People with certain types of allergies and other health issues take personal resposibility to protect themselves. Shouldn't those bothered by tobacco smoke take the same type responsibility?
Are you so helpless that you need the government to take care of you, yet expect those with allergies such as mine to take care of ourselves?
Many people claim smokers are selfish, it seems to me the anti-smokers are the selfish ones.
gabrielle
If you had to worry that folks would walk around with raw shrimp dangling out of their mouths or hands at beaches, parks, oudoor shows and restaurants, I think you would find yourself pretty upset and riddled with some anxiety. That is how many chemically sensitive folks like myself feel about cigarettes. And since smokers blow their stench into the air, causing others to inhale it, I suppose it would be comparable to putting a raw shrimp upto your mouth and nose and say, having you kiss it?
Kate
I totally agree with you that "ethics is simply doing the right thing." I also agree that it can be subjective. I also agree with the definition you provided. Where we disagree is with your idea of injury. While I do agree that smoking can be injurious to the smoker, I do not believe it is injurious to otherwise healthy non-smokers.

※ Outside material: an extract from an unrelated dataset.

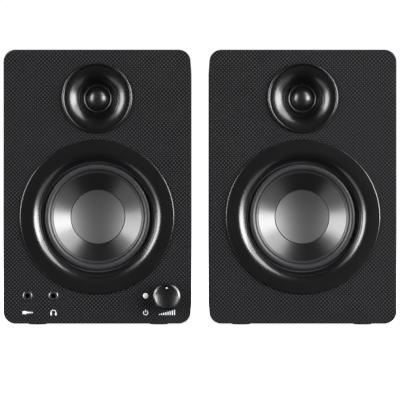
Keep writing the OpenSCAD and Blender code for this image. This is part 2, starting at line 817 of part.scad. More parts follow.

I used seafood allergies earlier as an example of people taking responsibility for themselves. I happen to be highly allergic to raw shrimp, but that is my personal problem and thus my responsibility to avoid. I have no right to demand my employer stop cooking shrimp to accomodate me, do I?
gabrielle
Well, to me, ethics is simply doing the right thing. I can appreciate that this meaning is subjective so I perused the internet and came up with what I hope you will agree is a more acceptable definition. I found this at the website for the Markkula Center for Applied Ethics at Santa Clara, the Jesuit Univ. in Silicon Valley. Granted, being Jesuit, there is most likey a Christian bent. The first sentence says, "The meaning of ethics is hard to pin down." The article goes on to say ethics is not doing what society accepts nor is it about religion. "Ethics refers to well based standards of right and wrong that prescribe what humans ought to do.Ethics and ethical standards relating to rights, such as the right to life, the right of freedom from injury, and the right to privacy." Obviously since smoking compromises this basic tenet, 'the right of freedom of injury', I think it is unethical of you, an intelligent and informed citizen, to not only allow a known carcinogen to compromise the health of others but by working there, you are actually being an accomplice, don't you think?